Many development frameworks continue to prescribe solutions designed elsewhere, implemented through conditional financing, technical assistance, and externally driven benchmarks. While these tools may produce short-term gains, they frequently limit the ability of African institutions to experiment, adapt, and learn on their own terms.
Sovereignty is weakened when states are structurally dependent on external validation, funding cycles, or policy approval—even when intentions are benevolent.
African States Are Treated as Objects, Not Strategic Actors
Another persistent misunderstanding is the tendency to treat African countries as passive recipients of global forces rather than as strategic actors navigating a complex international system. When African governments engage with emerging powers, pursue South–South cooperation, or leverage geopolitical competition to their advantage, Western responses often oscillate between concern and suspicion.
This reaction ignores a basic reality: African states, like all states, pursue their interests within the constraints and opportunities available to them. Engaging multiple partners is not a betrayal of sovereignty—it is an expression of it.
To deny African agency in global strategy is to deny sovereignty itself.
Sovereignty Is Reduced to State Power Alone
Western frameworks often define sovereignty narrowly, focusing almost exclusively on central governments and formal institutions.

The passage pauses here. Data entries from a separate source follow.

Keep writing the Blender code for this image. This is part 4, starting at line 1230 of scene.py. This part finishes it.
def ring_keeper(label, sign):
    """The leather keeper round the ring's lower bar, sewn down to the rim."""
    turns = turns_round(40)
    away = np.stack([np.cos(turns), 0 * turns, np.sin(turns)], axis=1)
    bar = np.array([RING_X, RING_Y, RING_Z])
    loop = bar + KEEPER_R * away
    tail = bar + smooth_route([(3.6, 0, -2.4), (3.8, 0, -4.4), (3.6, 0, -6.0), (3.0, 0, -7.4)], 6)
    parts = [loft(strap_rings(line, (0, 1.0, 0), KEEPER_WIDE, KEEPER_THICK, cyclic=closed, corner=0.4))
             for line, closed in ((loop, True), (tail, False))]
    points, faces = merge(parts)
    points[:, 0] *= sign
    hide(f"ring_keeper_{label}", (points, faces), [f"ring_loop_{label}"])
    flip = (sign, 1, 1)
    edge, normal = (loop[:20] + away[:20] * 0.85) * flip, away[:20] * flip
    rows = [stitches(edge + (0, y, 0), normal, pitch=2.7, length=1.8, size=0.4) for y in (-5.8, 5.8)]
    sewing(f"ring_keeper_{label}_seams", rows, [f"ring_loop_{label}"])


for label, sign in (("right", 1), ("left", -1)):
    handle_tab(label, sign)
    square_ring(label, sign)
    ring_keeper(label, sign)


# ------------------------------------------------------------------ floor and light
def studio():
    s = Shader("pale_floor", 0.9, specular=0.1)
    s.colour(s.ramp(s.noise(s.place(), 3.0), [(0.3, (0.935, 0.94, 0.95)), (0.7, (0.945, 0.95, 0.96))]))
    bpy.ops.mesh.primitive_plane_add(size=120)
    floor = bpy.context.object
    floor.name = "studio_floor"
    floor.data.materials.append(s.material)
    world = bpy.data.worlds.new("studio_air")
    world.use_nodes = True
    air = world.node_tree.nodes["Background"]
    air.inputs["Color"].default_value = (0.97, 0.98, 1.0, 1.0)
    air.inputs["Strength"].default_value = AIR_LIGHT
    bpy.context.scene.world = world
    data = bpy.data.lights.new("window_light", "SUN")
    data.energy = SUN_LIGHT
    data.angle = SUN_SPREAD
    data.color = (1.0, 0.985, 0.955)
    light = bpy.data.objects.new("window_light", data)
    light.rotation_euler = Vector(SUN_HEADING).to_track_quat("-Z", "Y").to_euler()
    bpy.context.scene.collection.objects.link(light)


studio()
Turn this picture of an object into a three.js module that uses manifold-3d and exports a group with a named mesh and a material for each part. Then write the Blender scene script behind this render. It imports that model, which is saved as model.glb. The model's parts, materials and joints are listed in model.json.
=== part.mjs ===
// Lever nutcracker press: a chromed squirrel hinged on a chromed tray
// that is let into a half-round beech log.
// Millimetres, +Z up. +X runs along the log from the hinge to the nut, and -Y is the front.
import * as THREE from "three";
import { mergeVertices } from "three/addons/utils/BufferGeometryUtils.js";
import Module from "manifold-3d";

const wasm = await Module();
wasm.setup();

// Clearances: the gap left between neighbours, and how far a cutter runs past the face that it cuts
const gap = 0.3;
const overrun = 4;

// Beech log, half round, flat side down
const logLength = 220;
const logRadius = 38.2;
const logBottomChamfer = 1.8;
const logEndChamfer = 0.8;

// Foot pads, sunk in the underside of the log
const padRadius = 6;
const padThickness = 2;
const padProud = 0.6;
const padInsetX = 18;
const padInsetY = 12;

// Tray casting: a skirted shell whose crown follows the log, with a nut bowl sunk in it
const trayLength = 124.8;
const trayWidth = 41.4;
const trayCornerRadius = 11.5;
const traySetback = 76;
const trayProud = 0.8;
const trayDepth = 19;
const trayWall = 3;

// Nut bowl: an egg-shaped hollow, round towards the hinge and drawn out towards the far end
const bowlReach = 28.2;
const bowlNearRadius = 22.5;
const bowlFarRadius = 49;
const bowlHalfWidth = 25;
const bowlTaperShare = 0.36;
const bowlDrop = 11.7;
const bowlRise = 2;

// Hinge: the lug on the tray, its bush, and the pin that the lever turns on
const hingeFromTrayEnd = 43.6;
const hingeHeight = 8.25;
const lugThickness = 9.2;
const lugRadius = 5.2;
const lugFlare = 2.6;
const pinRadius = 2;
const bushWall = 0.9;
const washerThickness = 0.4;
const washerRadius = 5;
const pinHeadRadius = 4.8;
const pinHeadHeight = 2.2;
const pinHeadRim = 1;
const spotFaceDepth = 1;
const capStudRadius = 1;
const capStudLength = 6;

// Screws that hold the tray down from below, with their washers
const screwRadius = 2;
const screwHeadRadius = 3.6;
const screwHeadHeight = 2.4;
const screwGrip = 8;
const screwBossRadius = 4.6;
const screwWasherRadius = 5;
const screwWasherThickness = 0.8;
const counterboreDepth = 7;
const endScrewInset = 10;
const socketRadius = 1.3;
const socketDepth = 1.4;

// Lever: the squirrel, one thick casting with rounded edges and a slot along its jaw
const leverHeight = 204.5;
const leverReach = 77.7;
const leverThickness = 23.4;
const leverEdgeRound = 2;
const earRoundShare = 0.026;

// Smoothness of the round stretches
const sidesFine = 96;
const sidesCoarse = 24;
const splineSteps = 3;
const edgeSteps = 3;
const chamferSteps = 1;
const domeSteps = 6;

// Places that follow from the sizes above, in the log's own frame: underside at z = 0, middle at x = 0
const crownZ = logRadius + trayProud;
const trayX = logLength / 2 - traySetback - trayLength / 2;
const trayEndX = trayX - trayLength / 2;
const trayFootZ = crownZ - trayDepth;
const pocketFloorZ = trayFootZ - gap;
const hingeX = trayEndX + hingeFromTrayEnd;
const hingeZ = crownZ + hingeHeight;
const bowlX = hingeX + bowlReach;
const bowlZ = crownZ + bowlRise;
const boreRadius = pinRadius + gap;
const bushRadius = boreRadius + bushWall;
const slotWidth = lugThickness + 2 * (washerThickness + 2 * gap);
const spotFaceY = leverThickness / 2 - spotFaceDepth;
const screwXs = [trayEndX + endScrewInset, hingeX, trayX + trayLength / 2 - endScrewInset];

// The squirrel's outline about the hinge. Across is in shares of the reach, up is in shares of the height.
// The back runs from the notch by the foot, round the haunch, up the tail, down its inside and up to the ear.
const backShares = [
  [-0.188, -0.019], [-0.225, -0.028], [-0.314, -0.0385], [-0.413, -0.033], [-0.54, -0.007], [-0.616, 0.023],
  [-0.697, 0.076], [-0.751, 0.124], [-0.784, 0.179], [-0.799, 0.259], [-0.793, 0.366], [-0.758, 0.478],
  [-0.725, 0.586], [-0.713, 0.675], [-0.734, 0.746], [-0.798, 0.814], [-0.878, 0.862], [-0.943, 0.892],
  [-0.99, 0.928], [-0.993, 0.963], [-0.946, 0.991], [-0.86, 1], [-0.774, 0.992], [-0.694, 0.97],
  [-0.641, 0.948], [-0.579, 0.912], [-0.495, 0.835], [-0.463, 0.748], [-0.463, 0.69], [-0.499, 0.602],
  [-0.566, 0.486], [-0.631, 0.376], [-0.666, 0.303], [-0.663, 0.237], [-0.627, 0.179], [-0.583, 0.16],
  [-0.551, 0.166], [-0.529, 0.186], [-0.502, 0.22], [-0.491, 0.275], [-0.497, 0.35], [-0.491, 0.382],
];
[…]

Yet African sovereignty is deeply connected to people, not just states. Communities, traditional authorities, civil society, entrepreneurs, and the diaspora all play critical roles in shaping economic and political life.

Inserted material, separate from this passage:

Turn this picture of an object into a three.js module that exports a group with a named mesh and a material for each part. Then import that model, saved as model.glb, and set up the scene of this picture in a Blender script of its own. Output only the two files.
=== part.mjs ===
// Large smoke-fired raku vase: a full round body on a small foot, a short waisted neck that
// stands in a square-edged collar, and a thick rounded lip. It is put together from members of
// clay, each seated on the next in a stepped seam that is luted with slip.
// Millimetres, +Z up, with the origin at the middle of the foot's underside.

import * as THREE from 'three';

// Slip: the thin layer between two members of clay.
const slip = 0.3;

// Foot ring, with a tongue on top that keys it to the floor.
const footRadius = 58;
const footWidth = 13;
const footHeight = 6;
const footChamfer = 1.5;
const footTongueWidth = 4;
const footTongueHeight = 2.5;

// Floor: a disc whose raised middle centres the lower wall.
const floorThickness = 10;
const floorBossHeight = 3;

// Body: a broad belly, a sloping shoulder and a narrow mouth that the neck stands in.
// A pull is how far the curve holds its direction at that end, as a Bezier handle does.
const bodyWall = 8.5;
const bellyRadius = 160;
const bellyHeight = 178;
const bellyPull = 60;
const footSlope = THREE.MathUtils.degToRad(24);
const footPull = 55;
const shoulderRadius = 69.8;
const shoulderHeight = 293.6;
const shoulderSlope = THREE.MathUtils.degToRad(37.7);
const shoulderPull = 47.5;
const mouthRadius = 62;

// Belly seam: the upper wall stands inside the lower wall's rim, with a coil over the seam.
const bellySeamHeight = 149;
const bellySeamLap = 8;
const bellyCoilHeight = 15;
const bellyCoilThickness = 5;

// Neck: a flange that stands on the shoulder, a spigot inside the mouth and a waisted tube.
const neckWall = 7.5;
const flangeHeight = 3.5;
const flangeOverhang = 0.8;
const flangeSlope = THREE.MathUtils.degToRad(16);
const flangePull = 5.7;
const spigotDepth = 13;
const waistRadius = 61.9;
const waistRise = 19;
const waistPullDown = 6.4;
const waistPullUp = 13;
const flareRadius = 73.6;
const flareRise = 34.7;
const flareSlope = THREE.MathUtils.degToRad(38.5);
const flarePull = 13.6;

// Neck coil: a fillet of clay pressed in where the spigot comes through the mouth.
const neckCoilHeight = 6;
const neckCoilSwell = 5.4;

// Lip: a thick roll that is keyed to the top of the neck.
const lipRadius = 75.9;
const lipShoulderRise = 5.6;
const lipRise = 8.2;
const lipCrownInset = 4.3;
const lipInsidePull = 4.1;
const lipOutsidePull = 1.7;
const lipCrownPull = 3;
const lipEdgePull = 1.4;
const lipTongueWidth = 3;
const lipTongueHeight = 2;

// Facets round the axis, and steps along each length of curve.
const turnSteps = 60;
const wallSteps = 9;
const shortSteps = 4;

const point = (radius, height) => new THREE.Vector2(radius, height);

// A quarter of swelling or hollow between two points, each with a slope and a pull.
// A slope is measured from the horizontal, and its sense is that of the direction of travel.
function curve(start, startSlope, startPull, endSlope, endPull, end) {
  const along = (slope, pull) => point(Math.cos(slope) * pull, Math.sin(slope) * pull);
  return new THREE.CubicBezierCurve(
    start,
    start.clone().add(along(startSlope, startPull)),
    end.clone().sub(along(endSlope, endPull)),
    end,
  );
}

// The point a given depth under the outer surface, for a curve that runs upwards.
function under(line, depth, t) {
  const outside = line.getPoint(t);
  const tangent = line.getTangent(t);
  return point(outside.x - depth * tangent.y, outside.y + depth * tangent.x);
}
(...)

Ignoring these actors leads to policies that strengthen institutions on paper while weakening legitimacy on the ground. Sovereignty cannot be sustained if citizens experience governance as externally imposed or disconnected from their lived realities.
This is particularly evident when development programs bypass local structures in favor of international intermediaries, reinforcing the perception that authority ultimately lies elsewhere.
The African Diaspora Is Largely Excluded from Sovereignty Conversations
One of the most overlooked dimensions of African sovereignty is the role of the African diaspora. Diaspora communities contribute billions in remittances, invest in businesses, transfer skills, influence global opinion, and act as informal diplomats. Yet they are rarely treated as stakeholders in sovereignty discussions.
Western powers often engage the diaspora as a development resource, but not as a political or strategic constituency. This omission weakens sovereignty by fragmenting African agency across borders rather than recognizing its transnational nature.
Organizations like the African Union have begun to articulate a broader vision of African sovereignty—one that includes the diaspora as a “sixth region.” However, this perspective has yet to be fully integrated into Western policy frameworks.
Security Is Prioritized Over Autonomy
Finally, Western engagement frequently prioritizes stability and security over autonomy. Counterterrorism, migration control, and regional security concerns often dominate relationships, leading to partnerships that emphasize short-term order rather than long-term self-governance.
While security matters, sovereignty erodes when African states are pressured to adopt security agendas that do not align with local priorities or when military cooperation substitutes for political accountability and economic inclusion.
Stability imposed from outside is fragile. Sovereignty rooted in legitimacy is durable.
Toward a More Honest Understanding
If Western powers genuinely wish to support African sovereignty, they must move beyond rhetoric and confront these misunderstandings directly. This requires accepting that sovereignty includes disagreement, experimentation, and strategic autonomy—even when outcomes are uncertain.
Supporting sovereignty means shifting from control to trust, from prescription to partnership, and from conditional engagement to mutual respect. It also means recognizing that Africa’s future will be shaped not by external guardians, but by Africans themselves—on the continent and across the diaspora.
Anything less is not support for sovereignty; it is merely its performance.